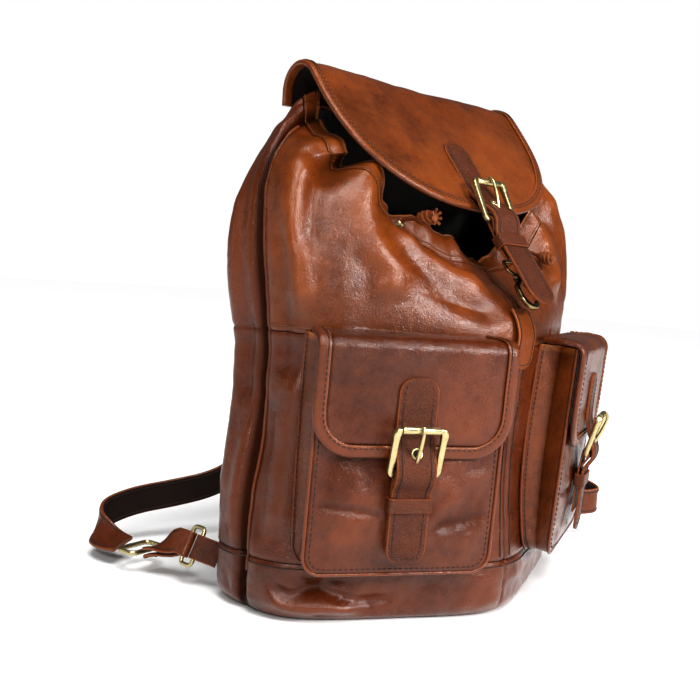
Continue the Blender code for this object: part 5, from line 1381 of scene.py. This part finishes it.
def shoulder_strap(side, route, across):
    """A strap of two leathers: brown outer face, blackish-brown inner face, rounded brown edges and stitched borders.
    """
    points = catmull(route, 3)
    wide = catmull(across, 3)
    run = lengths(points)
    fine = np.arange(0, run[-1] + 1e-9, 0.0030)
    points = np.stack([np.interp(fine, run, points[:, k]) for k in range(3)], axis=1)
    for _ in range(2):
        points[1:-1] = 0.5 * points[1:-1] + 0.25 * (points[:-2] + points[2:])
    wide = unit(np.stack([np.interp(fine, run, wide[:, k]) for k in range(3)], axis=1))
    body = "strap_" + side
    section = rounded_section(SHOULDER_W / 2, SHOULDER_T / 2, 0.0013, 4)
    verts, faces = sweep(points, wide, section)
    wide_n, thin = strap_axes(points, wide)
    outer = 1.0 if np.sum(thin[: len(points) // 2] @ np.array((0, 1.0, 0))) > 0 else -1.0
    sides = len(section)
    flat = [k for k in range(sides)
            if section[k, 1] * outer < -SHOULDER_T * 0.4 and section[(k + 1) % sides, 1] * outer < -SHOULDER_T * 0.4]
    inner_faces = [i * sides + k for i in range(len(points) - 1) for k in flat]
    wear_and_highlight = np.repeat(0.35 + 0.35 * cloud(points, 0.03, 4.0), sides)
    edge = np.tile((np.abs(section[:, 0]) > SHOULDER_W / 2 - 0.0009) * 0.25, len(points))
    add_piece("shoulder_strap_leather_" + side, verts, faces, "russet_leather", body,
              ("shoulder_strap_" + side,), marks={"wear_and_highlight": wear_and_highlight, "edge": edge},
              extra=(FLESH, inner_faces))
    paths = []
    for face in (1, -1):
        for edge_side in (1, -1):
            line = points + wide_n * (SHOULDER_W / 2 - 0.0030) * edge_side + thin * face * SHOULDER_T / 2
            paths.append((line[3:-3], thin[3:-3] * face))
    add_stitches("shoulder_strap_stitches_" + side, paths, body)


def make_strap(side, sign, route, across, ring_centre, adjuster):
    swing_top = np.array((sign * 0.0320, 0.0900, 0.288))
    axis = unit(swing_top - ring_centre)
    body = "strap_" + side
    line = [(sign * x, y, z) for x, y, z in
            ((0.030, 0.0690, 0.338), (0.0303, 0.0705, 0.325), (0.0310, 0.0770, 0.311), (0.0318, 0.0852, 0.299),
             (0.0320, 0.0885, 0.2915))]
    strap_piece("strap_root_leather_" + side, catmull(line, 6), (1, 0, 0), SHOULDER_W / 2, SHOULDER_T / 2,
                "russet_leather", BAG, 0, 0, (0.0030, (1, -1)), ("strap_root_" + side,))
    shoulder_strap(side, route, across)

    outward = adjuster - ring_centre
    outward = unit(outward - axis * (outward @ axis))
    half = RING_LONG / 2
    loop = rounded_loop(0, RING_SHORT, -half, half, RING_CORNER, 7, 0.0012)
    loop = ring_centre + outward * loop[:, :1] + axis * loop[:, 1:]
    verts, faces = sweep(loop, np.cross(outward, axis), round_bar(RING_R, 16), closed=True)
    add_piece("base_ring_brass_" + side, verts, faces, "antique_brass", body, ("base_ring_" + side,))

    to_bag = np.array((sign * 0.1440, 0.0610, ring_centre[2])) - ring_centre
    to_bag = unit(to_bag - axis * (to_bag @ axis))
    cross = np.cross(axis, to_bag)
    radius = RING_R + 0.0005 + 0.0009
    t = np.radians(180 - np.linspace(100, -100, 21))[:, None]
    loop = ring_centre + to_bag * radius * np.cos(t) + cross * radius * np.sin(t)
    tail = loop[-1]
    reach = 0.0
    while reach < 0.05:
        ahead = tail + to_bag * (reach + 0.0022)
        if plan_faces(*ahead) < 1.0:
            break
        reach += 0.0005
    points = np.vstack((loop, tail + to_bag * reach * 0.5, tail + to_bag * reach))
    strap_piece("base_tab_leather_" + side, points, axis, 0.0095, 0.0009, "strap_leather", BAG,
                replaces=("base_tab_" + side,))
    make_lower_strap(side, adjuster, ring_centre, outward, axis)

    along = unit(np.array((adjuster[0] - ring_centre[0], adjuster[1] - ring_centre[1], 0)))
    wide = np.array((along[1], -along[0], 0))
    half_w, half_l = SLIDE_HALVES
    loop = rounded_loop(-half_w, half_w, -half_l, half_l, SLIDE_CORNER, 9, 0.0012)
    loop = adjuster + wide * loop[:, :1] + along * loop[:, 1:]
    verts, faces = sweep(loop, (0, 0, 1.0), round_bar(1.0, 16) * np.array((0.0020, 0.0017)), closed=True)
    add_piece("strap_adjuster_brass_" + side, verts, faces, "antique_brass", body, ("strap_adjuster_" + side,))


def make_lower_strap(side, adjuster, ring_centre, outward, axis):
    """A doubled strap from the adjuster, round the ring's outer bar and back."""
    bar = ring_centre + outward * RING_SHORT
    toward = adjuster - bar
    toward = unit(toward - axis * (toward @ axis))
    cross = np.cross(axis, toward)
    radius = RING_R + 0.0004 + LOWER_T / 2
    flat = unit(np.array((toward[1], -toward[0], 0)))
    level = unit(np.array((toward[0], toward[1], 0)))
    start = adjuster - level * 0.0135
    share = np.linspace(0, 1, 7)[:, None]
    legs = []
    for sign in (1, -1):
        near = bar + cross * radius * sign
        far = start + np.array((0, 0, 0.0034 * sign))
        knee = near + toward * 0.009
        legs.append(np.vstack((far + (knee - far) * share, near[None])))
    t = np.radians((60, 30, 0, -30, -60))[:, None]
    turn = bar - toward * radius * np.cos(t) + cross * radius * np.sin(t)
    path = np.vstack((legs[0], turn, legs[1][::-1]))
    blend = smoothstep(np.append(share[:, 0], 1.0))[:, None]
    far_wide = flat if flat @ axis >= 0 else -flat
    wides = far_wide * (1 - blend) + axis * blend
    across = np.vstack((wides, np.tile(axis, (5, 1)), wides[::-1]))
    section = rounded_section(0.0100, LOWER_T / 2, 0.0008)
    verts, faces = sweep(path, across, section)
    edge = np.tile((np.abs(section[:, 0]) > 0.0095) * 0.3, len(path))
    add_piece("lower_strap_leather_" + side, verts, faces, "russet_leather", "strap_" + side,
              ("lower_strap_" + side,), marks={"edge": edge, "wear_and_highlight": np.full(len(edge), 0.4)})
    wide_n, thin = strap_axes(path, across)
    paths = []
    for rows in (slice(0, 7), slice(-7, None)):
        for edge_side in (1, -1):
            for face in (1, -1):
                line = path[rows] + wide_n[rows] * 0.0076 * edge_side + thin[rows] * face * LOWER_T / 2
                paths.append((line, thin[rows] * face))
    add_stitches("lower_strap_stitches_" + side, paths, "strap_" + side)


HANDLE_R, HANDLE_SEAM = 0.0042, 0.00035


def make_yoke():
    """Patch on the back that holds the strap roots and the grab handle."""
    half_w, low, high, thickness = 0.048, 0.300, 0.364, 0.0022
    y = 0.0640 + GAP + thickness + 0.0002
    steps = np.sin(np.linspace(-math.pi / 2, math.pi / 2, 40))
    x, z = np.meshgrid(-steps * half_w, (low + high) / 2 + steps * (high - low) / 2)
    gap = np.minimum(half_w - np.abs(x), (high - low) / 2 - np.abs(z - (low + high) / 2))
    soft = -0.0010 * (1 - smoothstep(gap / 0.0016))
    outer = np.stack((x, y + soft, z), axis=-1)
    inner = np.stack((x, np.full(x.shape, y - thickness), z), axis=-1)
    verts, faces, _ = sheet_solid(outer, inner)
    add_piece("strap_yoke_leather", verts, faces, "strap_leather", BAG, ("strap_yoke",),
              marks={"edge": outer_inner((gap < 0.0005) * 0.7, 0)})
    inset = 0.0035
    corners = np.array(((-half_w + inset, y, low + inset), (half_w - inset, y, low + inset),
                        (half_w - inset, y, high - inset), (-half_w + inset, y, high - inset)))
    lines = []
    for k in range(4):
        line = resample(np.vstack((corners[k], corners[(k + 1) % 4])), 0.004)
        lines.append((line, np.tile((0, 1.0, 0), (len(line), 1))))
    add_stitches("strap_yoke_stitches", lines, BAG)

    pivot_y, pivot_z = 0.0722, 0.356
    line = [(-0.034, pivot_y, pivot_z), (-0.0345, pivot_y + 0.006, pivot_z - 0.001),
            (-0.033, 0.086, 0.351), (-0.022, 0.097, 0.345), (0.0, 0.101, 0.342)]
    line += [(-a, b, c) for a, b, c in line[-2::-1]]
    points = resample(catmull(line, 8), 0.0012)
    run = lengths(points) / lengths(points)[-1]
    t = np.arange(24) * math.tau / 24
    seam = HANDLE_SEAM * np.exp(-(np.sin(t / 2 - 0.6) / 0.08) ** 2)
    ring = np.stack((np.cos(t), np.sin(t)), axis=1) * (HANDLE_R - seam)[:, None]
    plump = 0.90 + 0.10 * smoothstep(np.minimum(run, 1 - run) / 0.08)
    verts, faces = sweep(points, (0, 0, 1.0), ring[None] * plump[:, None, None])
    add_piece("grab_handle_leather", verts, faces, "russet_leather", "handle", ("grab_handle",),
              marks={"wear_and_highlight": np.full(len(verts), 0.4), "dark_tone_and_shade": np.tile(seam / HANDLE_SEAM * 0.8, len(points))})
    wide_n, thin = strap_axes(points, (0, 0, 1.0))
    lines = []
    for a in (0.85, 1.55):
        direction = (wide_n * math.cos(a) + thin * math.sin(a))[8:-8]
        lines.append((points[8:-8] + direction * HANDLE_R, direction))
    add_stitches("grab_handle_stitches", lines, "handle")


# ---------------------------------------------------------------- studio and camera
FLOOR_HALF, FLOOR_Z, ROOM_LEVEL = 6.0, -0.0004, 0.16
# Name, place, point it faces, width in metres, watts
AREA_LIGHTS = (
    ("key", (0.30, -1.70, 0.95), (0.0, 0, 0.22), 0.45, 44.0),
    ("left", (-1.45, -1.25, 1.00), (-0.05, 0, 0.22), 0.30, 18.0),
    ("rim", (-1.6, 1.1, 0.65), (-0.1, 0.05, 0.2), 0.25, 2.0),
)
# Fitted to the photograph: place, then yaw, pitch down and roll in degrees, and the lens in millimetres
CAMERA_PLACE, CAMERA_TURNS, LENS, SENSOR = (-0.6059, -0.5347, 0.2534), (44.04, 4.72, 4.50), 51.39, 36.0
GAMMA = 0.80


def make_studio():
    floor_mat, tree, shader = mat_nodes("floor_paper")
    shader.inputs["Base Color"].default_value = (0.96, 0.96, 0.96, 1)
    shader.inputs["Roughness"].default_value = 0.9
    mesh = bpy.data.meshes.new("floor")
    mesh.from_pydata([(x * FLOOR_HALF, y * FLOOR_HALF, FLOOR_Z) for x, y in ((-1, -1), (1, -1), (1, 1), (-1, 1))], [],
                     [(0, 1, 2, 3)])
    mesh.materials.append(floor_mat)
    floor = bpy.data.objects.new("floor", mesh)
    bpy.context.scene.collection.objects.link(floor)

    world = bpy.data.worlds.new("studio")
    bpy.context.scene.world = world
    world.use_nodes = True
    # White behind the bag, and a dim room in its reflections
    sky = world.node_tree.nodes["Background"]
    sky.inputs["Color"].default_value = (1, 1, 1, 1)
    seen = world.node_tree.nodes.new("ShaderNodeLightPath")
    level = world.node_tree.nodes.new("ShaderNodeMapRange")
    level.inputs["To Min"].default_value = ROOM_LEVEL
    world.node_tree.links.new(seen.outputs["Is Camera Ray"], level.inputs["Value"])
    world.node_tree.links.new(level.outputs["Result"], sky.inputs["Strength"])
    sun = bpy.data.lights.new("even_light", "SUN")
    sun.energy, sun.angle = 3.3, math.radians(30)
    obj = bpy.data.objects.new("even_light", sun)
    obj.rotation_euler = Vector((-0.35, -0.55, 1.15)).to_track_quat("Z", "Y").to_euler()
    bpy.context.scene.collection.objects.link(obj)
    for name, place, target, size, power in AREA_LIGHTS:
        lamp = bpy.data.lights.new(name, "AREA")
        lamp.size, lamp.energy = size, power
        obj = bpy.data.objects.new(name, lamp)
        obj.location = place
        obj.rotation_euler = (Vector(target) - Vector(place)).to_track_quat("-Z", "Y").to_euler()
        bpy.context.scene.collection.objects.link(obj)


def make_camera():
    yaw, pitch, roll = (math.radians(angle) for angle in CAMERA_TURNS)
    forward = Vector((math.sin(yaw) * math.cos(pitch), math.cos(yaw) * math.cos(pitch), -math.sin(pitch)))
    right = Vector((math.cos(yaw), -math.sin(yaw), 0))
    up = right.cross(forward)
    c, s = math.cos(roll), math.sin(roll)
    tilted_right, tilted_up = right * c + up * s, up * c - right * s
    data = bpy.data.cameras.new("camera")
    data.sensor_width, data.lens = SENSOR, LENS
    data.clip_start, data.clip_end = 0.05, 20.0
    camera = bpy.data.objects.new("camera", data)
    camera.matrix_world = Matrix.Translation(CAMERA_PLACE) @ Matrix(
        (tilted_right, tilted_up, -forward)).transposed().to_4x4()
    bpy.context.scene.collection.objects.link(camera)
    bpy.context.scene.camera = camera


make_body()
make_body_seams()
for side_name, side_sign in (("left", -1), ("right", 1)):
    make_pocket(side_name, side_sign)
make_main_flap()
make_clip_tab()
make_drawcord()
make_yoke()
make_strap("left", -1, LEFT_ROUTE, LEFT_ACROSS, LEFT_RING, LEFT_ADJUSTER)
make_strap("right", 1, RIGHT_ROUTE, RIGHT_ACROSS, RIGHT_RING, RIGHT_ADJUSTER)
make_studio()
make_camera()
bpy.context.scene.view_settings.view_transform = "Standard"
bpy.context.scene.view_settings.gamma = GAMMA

Written instruction: Print the material above verbatim, first line through the line containing "side, paths, body)", both included.

Expected output:
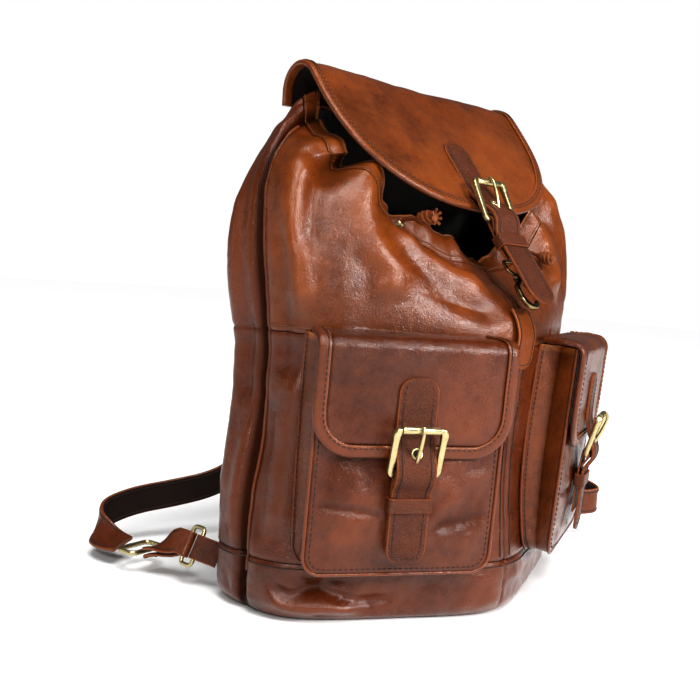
Continue the Blender code for this object: part 5, from line 1381 of scene.py. This part finishes it.
def shoulder_strap(side, route, across):
    """A strap of two leathers: brown outer face, blackish-brown inner face, rounded brown edges and stitched borders.
    """
    points = catmull(route, 3)
    wide = catmull(across, 3)
    run = lengths(points)
    fine = np.arange(0, run[-1] + 1e-9, 0.0030)
    points = np.stack([np.interp(fine, run, points[:, k]) for k in range(3)], axis=1)
    for _ in range(2):
        points[1:-1] = 0.5 * points[1:-1] + 0.25 * (points[:-2] + points[2:])
    wide = unit(np.stack([np.interp(fine, run, wide[:, k]) for k in range(3)], axis=1))
    body = "strap_" + side
    section = rounded_section(SHOULDER_W / 2, SHOULDER_T / 2, 0.0013, 4)
    verts, faces = sweep(points, wide, section)
    wide_n, thin = strap_axes(points, wide)
    outer = 1.0 if np.sum(thin[: len(points) // 2] @ np.array((0, 1.0, 0))) > 0 else -1.0
    sides = len(section)
    flat = [k for k in range(sides)
            if section[k, 1] * outer < -SHOULDER_T * 0.4 and section[(k + 1) % sides, 1] * outer < -SHOULDER_T * 0.4]
    inner_faces = [i * sides + k for i in range(len(points) - 1) for k in flat]
    wear_and_highlight = np.repeat(0.35 + 0.35 * cloud(points, 0.03, 4.0), sides)
    edge = np.tile((np.abs(section[:, 0]) > SHOULDER_W / 2 - 0.0009) * 0.25, len(points))
    add_piece("shoulder_strap_leather_" + side, verts, faces, "russet_leather", body,
              ("shoulder_strap_" + side,), marks={"wear_and_highlight": wear_and_highlight, "edge": edge},
              extra=(FLESH, inner_faces))
    paths = []
    for face in (1, -1):
        for edge_side in (1, -1):
            line = points + wide_n * (SHOULDER_W / 2 - 0.0030) * edge_side + thin * face * SHOULDER_T / 2
            paths.append((line[3:-3], thin[3:-3] * face))
    add_stitches("shoulder_strap_stitches_" + side, paths, body)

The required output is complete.